Joe Tapper, who plays Jakob, a Dutch fur trader and liaison between Peter Munuit and the Lenape, tells me how his own understanding of Lenape and Indigenous peoples and histories have shifted since his involvement in the play. As a non-Indigenous person, he took it upon himself to do some research when he was cast. He said learning was one thing, “but then to really be in this play... It’s really changed me.” Thanksgiving this year would feel very different to him, he says.

Tapper’s sentiment represents a paradigm shift we need in order to eradicate the “us versus them” mentality that’s become prevalent in American politics. Acknowledgment and accountability for land displacements and for the injustices and violences committed against Indigenous peoples are now more important than ever.

For that reason, “Manahatta” was written intentionally for both Indigenous and non-Indigenous communities. “If you’re Indigenous, you’re going to understand it in a way that non-Indigenous people will never understand,” Nagle tells me. But the play “isn’t an educational piece for non-Indigenous people — there are gonna be things non-Indigenous people don’t understand.”

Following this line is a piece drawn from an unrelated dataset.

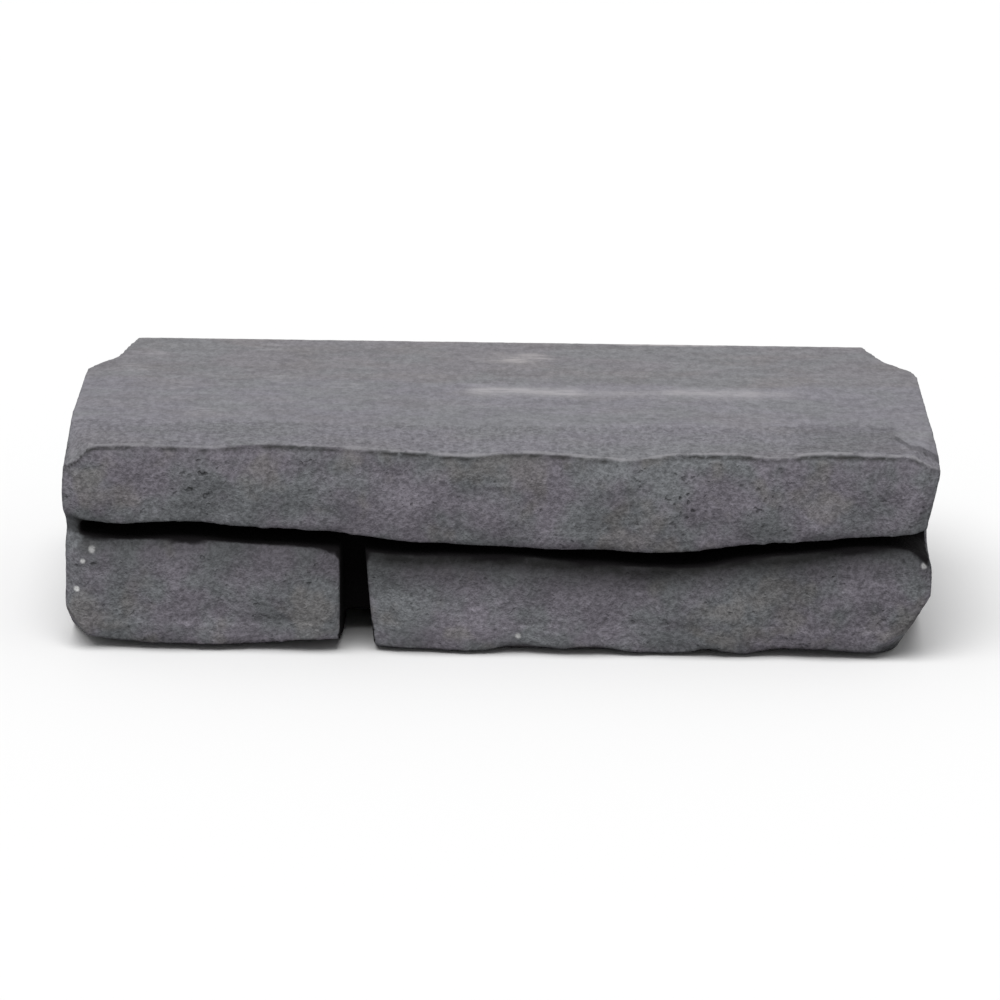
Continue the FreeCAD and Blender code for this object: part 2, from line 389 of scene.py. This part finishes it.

Nagle wants her audience, regardless of identity, to connect with Jane and her journey emotionally — whether you feel it as an Indigenous person affected by these histories, or as a European settler understanding the buried and forgotten histories, or just as a person who’s struggled with a sense of belonging in your own life. By empathizing with Jane, a deeper sense of Indigenous identity and place in this country is inevitable.

The erasure of Indigenous histories has been a shameful reality throughout North America for generations. To have these histories represented in “Manahatta,” on the island of Manhattan, the sacred homelands of the Lenape peoples, is an act of resistance and a step toward acknowledgement and change that has been demanded for decades.